There's so many of them, TypeORM, name it. There's so many of them, but we're using Drizzle here. It's my favorite one, it's the one I know the best right now. I also like Prisma. The schema file is literally the database schema, you can take a look at it if you want, it's using Drizzle.

If you know SQL, you'll feel pretty familiar with this, it's nothing crazy. The migrations folder is, so this is where you store the migrations for your database. When you ran that command at the beginning of the course, where you had to do db push, that didn't create a migration.

Actually, I already pre-generated the migration in the repo ahead of time, and this was the migration that got generated. It's a random name, I didn't come up with a name, but it's basically the SQL. When you run a migration on a SQL database, you have to describe all the things, all the commands that you want the SQL database to do.

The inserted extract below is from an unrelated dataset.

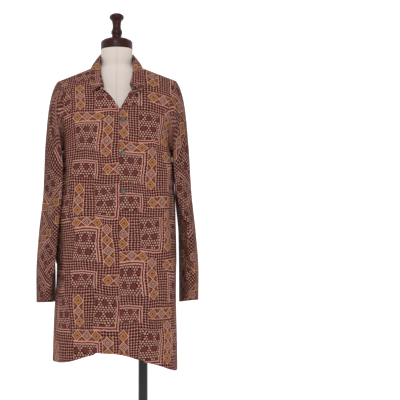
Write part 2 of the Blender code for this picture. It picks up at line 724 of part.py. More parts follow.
def make_buttons(material):
    """Round buttons on the left front, square to the cloth under each."""
    for number, (x, z) in enumerate(BUTTONS, start=1):
        levels = np.linspace(*BUTTON_LEVELS, BUTTON_SEARCH)
        places = place_of((x - BODY_SHIFT_X) / half_width(-1, levels), levels)
        row = np.argmin(np.abs(body(-1, places, levels)[:, 2] - z))
        level = levels[row]
        place = places[row]
        here = body(-1, place, level)
        right = body(-1, place + PROBE_STEP, level) - body(-1, place - PROBE_STEP, level)
        low = body(-1, place, level + PROBE_STEP) - body(-1, place, level - PROBE_STEP)
        axis = np.cross(right, low)
        axis *= -np.sign(axis[1]) / np.linalg.norm(axis)
        side = right / np.linalg.norm(right)
        up = np.cross(axis, side)
        angle = np.linspace(0, 2 * math.pi, BUTTON_STEPS, endpoint=False)
        ring = np.cos(angle)[:, None] * side + np.sin(angle)[:, None] * up
        rings = [here + axis * (BUTTON_GAP + BUTTON_THICK * rise) + ring * BUTTON_RADIUS * share
                 for rise, share in BUTTON_PROFILE]
        add_solid(f"button_{number}", np.array(rings), material)


def make_form(linen, wood):
    """Torso with its neck as one loft of ovals, then the turned cap and finial."""
    angle = np.linspace(0, 2 * math.pi, FORM_STEPS, endpoint=False)
    rows = np.array(TORSO)
    half = rows[:, 1, None]
    middle = (rows[:, 2, None] + rows[:, 3, None]) / 2
    deep = (rows[:, 3, None] - rows[:, 2, None]) / 2
    square = TORSO_SQUARE * ramp(TORSO_ROUND_Z, TORSO_SQUARE_Z, rows[:, 0, None])
    x = half * (np.cos(angle) - square * np.cos(3 * angle)) / (1 - square)
    y = middle + deep * (np.sin(angle) + square * np.sin(3 * angle)) / (1 - square)
    z = rows[:, 0, None] * np.ones_like(x)
    add_solid("form_torso", np.stack((x, y, z), axis=-1), linen)
    turned("neck_cap", CAP, 0, NECK_TOP_Y, TORSO[-1][0], FORM_STEPS, wood)
    turned("finial", FINIAL, 0, NECK_TOP_Y, TORSO[-1][0], TURNED_STEPS, wood)


def make_stand(metal):
    """Flange and knob under the torso, the pole, and the round base."""
    bottom = TORSO[0][0]
    low = bottom - PART_GAP - FLANGE_THICK
    flange = np.array(FLANGE_PROFILE) * (FLANGE_THICK, FLANGE_RADIUS)
    turned("form_flange", flange, POLE_X, POLE_Y, low, TURNED_STEPS, metal)
    pole = ((BASE_THICK + PART_GAP, POLE_RADIUS), (low - PART_GAP, POLE_RADIUS))
    turned("pole", pole, POLE_X, POLE_Y, 0, TURNED_STEPS, metal)
    knob = np.array(KNOB_PROFILE) * (KNOB_LENGTH, KNOB_RADIUS)
    knob_z = bottom - PART_GAP - KNOB_LENGTH
    turned("form_knob", knob, POLE_X + KNOB_X, POLE_Y + KNOB_Y, knob_z, KNOB_STEPS, metal)
    base = ((0, BASE_RADIUS), (BASE_THICK - BASE_BEVEL, BASE_RADIUS),
            (BASE_THICK, BASE_RADIUS - BASE_BEVEL))
    turned("base_plate", base, 0, 0, 0, BASE_STEPS, metal)


def main():
    """Clears the scene and builds every piece."""
    for obj in list(bpy.data.objects):
        bpy.data.objects.remove(obj, do_unlink=True)
    cloth = principled("cloth", (0.12, 0.035, 0.03), 0.85)
    make_fronts(cloth)
    make_back(cloth)
    make_sleeves(cloth)
    make_collar(cloth)
    make_buttons(principled("shell", (0.05, 0.05, 0.04), 0.35))
    make_form(principled("linen", (0.62, 0.55, 0.46), 0.9), principled("wood", (0.10, 0.02, 0.015), 0.3))
    make_stand(principled("black_metal", (0.01, 0.01, 0.012), 0.35, 0.6))


main()
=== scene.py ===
"""Looks of a long printed blouse on a limbless dress form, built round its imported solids.

Metres, +Z up. The front faces -Y, +X is the wearer's left, and the floor is at z = 0.
"""
import math

import bmesh
import bpy
import numpy as np
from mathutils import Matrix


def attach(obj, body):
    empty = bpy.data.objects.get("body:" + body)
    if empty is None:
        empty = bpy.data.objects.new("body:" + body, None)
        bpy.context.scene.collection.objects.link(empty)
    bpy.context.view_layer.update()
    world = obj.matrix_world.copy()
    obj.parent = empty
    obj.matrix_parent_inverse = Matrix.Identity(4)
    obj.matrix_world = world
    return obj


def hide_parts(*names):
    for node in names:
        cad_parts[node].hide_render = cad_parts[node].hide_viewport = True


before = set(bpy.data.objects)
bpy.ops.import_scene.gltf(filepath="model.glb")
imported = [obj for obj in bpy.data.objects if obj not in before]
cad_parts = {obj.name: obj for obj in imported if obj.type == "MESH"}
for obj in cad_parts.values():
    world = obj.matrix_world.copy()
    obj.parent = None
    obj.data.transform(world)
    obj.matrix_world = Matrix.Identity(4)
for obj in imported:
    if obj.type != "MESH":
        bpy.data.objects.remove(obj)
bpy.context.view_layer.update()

bl_info = {
    "name": "Blouse on dress form",
    "version": (1, 0, 0),
    "blender": (4, 5, 0),
    "location": "View3D > Sidebar > Blouse",
    "description": "Builds the cloth, the form and the studio round the packed solids",
    "category": "Add Mesh",
}

# Tables shared with the solids

TIP_X = 0.177
TIP_Z = 1.3204
SHOULDER_SLOPE = 0.42
SHOULDER_TILT = 0.007
SHOULDER_ROUND = 0.030
SHOULDER_Y = 0.012
UNDERARM_Z = 1.105
NECK_POINT_X = 0.066
BACK_NECK_RISE = 0.020
BACK_NECK_DROP = 0.25
HEM_DROP = 0.590
SQUARENESS = 0.04
SHOULDER_TURN = math.radians(52)
TURN_FROM = 0.45
BODY_SHIFT_X = -0.0025
SHIFT_TOP_Z = 1.3
SHIFT_FULL_Z = 1.1
SHOULDER_FALL = 0.24
LAP_EDGE_X = 0.007
UNDERLAP_X = 0.030
UNDERLAP_DEPTH = 0.0022
UNDERLAP_START_X = -0.018
UNDERLAP_FULL_X = 0.003
COLLAR_END_X = 0.0454
COLLAR_END_DROP = 0.45
V_BOTTOM_DROP = 0.64
LAP_SHIFT_SHARE = 0.5
SEAM_GAP = 0.0004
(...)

So you could think of this as a reflection of the schema written here. So this is the schema, you can see I have a table called users that have these fields. If I go to the migrations file, I should also have a table called users to have these fields.

And this is just the SQL version of that, that whenever you run a migration, this would get pushed to database to have this schema now be reflected on that database. We did something called a push, which is it has the same effect but without checking, so it's more dangerous.

A migration will check for conflicts and try to resolve things and break if it can't merge without data loss. Whereas when we do a db push, it's like doing a forced push to get. It's just like, whatever, I don't care what's in the database, just push it up, I don't wanna do a check.

So we skip this and did a push, but I originally generated a migration at the start of the course and it got checked in the GitHub. So that's what this is for. This meta folder is just some meta data associated with the migrations that got created and in what order they need to run.

Migrations have to run in a certain order in which they got created. So the state of the database can be reproducible and it can go in either directions. This journal.json, whenever I generate a new migration, it'll create a new entry here for when that migration was created. The name of it and what the index is so we can keep track of it when you run your migrations.

And I guess this snapshot thing is just a text, a JSON representation of the snapshot of the schema at the time with which you ran the migration. So bunch of database stuff, you'll probably never have to do it, but that's what it's for.